> **Set problem**
Begin at the first line below and copy each line exactly, ending with the line where "MESH_SEAT = 0.1" appears.
— START —
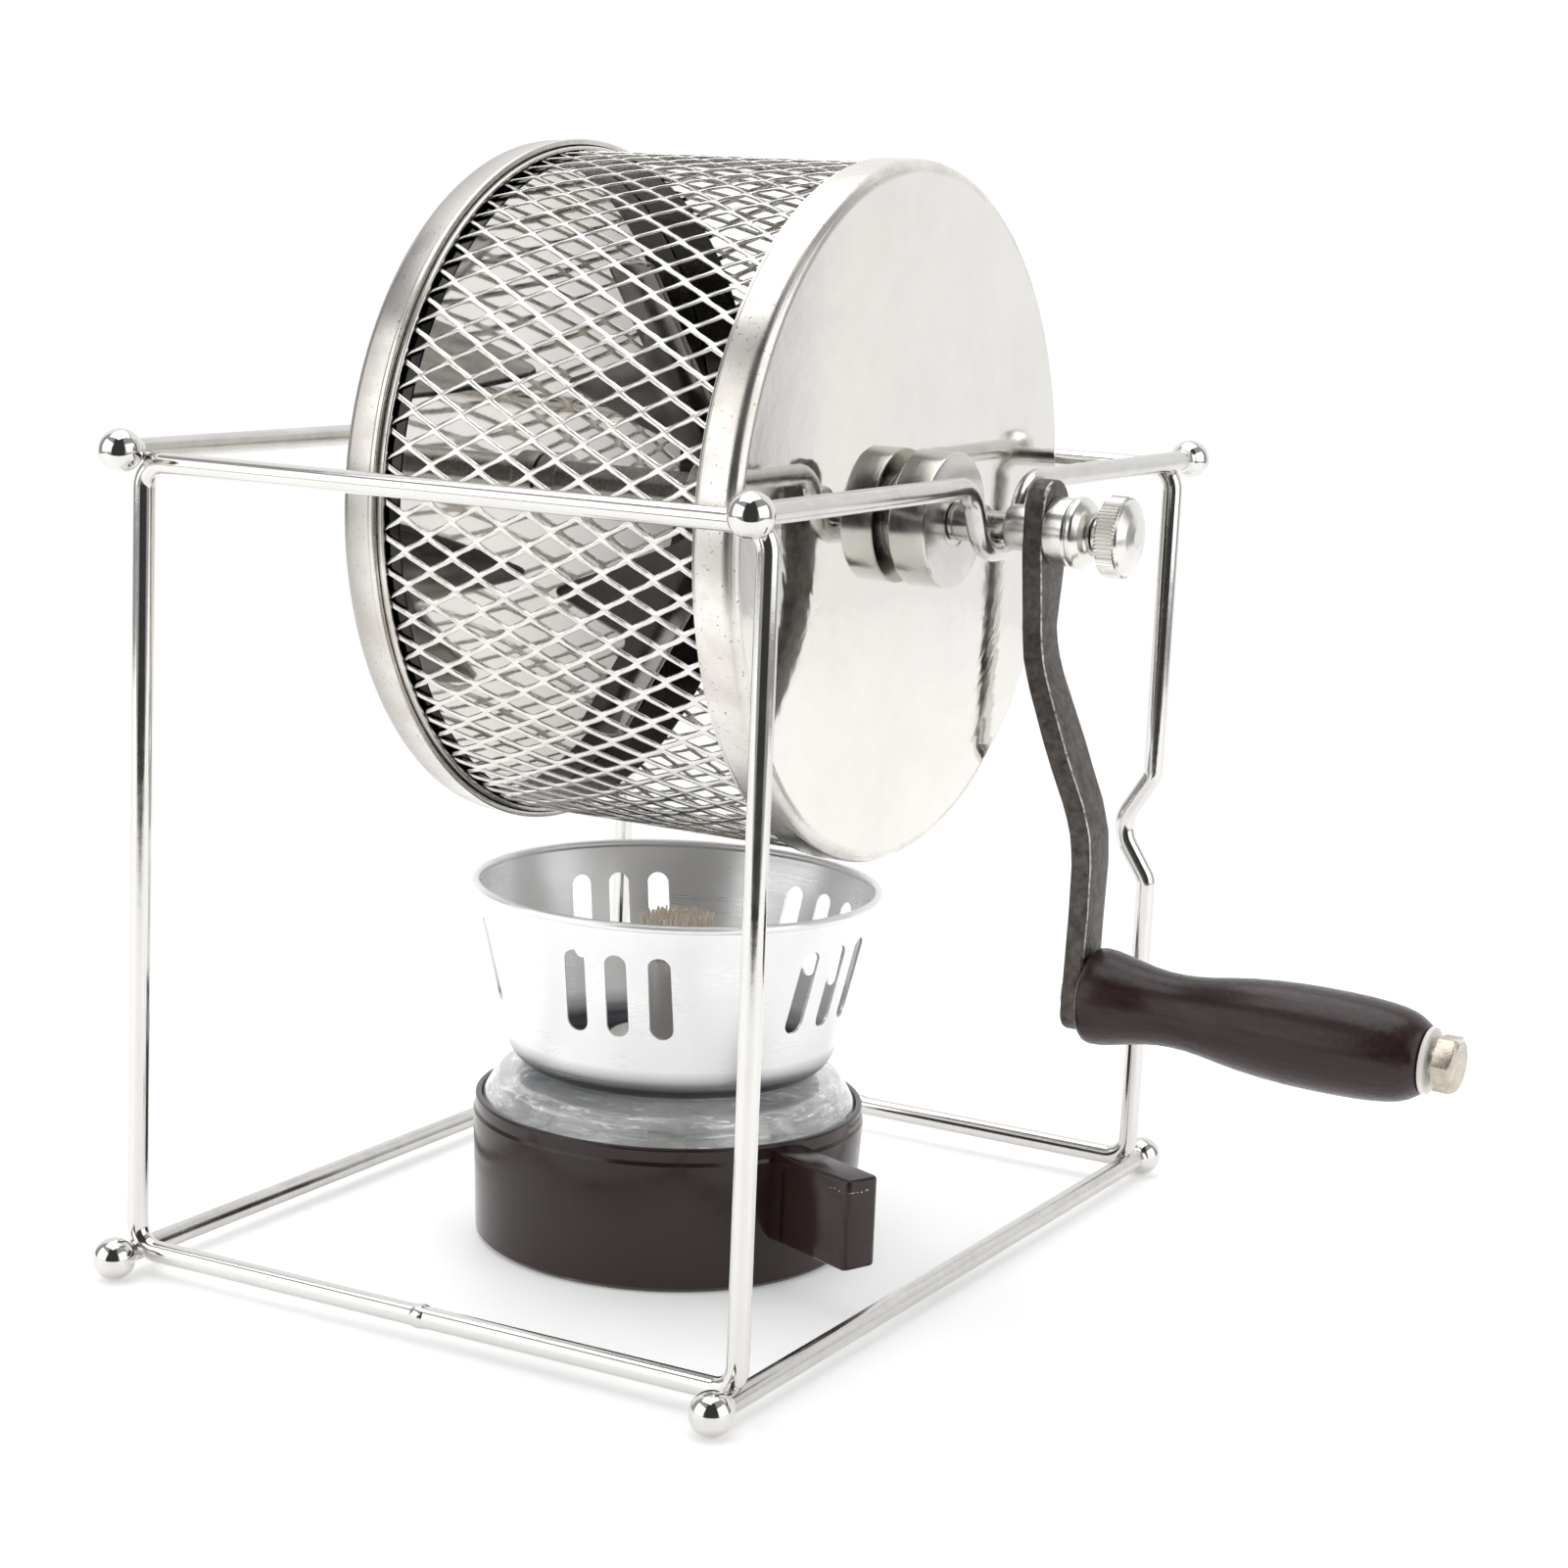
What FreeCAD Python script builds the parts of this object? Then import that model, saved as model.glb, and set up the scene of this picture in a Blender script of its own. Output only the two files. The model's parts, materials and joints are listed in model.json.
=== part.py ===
import FreeCAD
import Part

import math
import os

# Stovetop coffee bean roaster: a hand-cranked mesh drum on a wire stand, over an alcohol burner.
# Millimetres. +Z is up, +X runs along the drum's shaft to the crank, +Y is away from the front.
# The origin is the centre of the burner's flat foot, on the table that the stand's balls rest on.
# "Station" means a distance along X from the middle of the stand.

Vector = FreeCAD.Vector
ORIGIN = Vector(0, 0, 0)
AXIS_X = Vector(1, 0, 0)
AXIS_Y = Vector(0, 1, 0)
AXIS_Z = Vector(0, 0, 1)

# Fits
RUNNING_GAP = 0.05          # radial gap of a turning or sliding fit
FREE_GAP = 0.3              # gap between faces that pass each other
MESH_SEAT = 0.1             # radial gap round the mesh, filled by its welds

# Stand: bent wire loops and cross rods
WIRE_D = 4.3
BALL_D = 8.5
STAND_X = -2.7              # middle of the stand, seen from the burner
STAND_Y = 5.0
ROD_SPACING = 138.0         # along X, between the left and right rods
ROD_LENGTH = 193.6          # along Y, between the centres of a rod's balls
ROD_RISE = 160.0            # from the lower rods to the upper rods
# Each loop is bent a little out of true. Its corners, in the order lower left, lower right, upper
# right, upper left, give the inset along Y from a ball's centre and how far it lies inside the rods.
FRONT_LOOP_CORNERS = ((6.9, 0.5), (8.8, 1.0), (6.5, 1.9), (6.9, 2.4))
REAR_LOOP_CORNERS = ((8.8, 1.5), (8.8, 1.5), (8.8, 1.5), (8.8, 1.5))
LOOP_BEND_R = 5.0
SEAM_BEAD_D = 5.0           # butt weld in the bottom run of each loop
SEAM_BEAD_LENGTH = 2.6
KINK_HEIGHT = 82.0          # rest bent into the rear right post
KINK_LOWER = 11.3           # from the middle of the bend down and up to its ends
KINK_UPPER = 12.2
KINK_CORNER = 7.5           # how far the bend's middle corner stands in, before rounding
KINK_KNEE_R = 4.0
KINK_MIDDLE_R = 8.0
SADDLE_DROP = 13.05         # from the rod down to the bottom of its saddle, centre to centre
SADDLE_MOUTH = 26.0
SADDLE_SEAT = 12.8
SADDLE_MOUTH_R = 8.0
SADDLE_SEAT_R = 8.5

# Shaft and journals
SHAFT_D = 9.0
JOURNAL_D = 5.5
JOURNAL_LENGTH = 5.6
TAIL_COLLAR_D = 8.0
TAIL_COLLAR_LENGTH = 4.8
HUB_D = 27.0
HUB_LENGTH = 8.0
HUB_STANDOFF = 1.8
SPACER_D = 18.0
SHAFT_IN_HUB = 4.0          # depth of the shaft's seat in the hub
COLLAR_INNER_D = 7.6
COLLAR_INNER_LENGTH = 6.6
COLLAR_OUTER_D = 9.0
COLLAR_OUTER_LENGTH = 5.2
STUD_D = 6.0

# Drum: near cap, mesh, mesh ring
CAP_STATION = 50.0          # outside face of the near cap
CAP_R = 69.5
CAP_WALL = 0.8
CAP_DEPTH = 8.7
CAP_EDGE_R = 2.5
MESH_WALL = 1.2
MESH_CELL_LENGTH = 22.4
MESH_CELLS_AROUND = 32
MESH_STRAND = 2.2
RING_WALL = 0.7
RING_SHOWING = 1.2          # part of the mesh ring that the lid leaves bare

# Lid
LID_STATION = -37.1         # outside face of the lid
LID_DEPTH = 8.0
LID_WALL = 0.7
LID_EDGE_R = 2.0
LID_HEM = 0.4
LID_HEM_LENGTH = 1.0
LID_BUSH_D = 27.0
LID_BUSH_LENGTH = 5.0

# Inside the drum
STOP_COLLAR_D = 12.0
STOP_COLLAR_LENGTH = 5.0
GRUB_SCREW_D = 3.0
GRUB_SCREW_LENGTH = 1.3
STIRRER_STATION = 9.0
STIRRER_HUB_D = 16.0
STIRRER_HUB_LENGTH = 14.0
VANE_COUNT = 4
VANE_FIRST_ANGLE = -42.0    # from straight forward, upwards
VANE_WIDTH = 10.0
VANE_WALL = 1.2
VANE_REACH = 64.0
VANE_FIN_LENGTH = 24.0
VANE_FIN_INNER = 13.0
VANE_FIN_TIP = 30.0
VANE_FIN_OUTER = 40.0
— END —
> **Task solution**
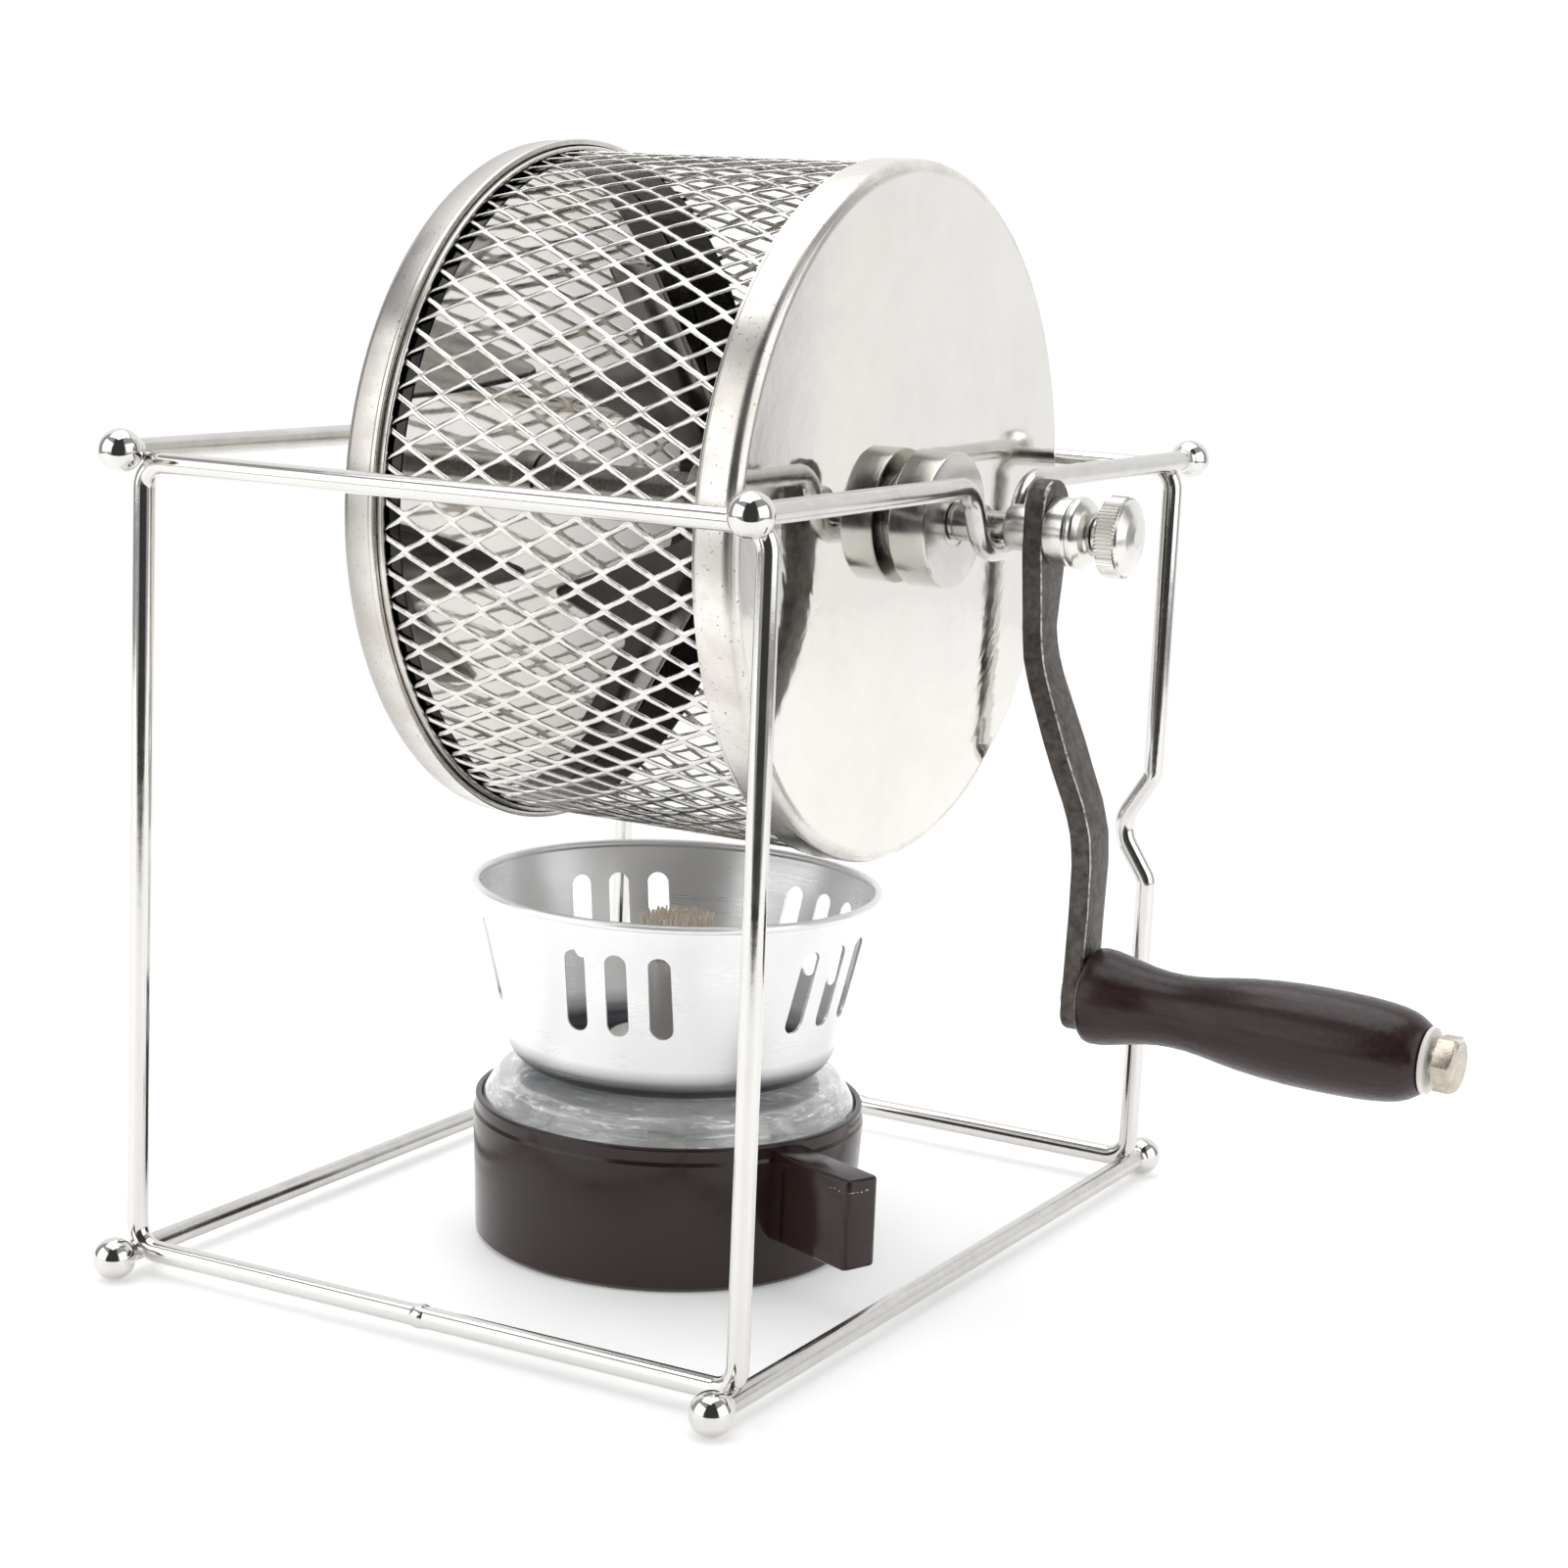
What FreeCAD Python script builds the parts of this object? Then import that model, saved as model.glb, and set up the scene of this picture in a Blender script of its own. Output only the two files. The model's parts, materials and joints are listed in model.json.
=== part.py ===
import FreeCAD
import Part

import math
import os

# Stovetop coffee bean roaster: a hand-cranked mesh drum on a wire stand, over an alcohol burner.
# Millimetres. +Z is up, +X runs along the drum's shaft to the crank, +Y is away from the front.
# The origin is the centre of the burner's flat foot, on the table that the stand's balls rest on.
# "Station" means a distance along X from the middle of the stand.

Vector = FreeCAD.Vector
ORIGIN = Vector(0, 0, 0)
AXIS_X = Vector(1, 0, 0)
AXIS_Y = Vector(0, 1, 0)
AXIS_Z = Vector(0, 0, 1)

# Fits
RUNNING_GAP = 0.05          # radial gap of a turning or sliding fit
FREE_GAP = 0.3              # gap between faces that pass each other
MESH_SEAT = 0.1             # radial gap round the mesh, filled by its welds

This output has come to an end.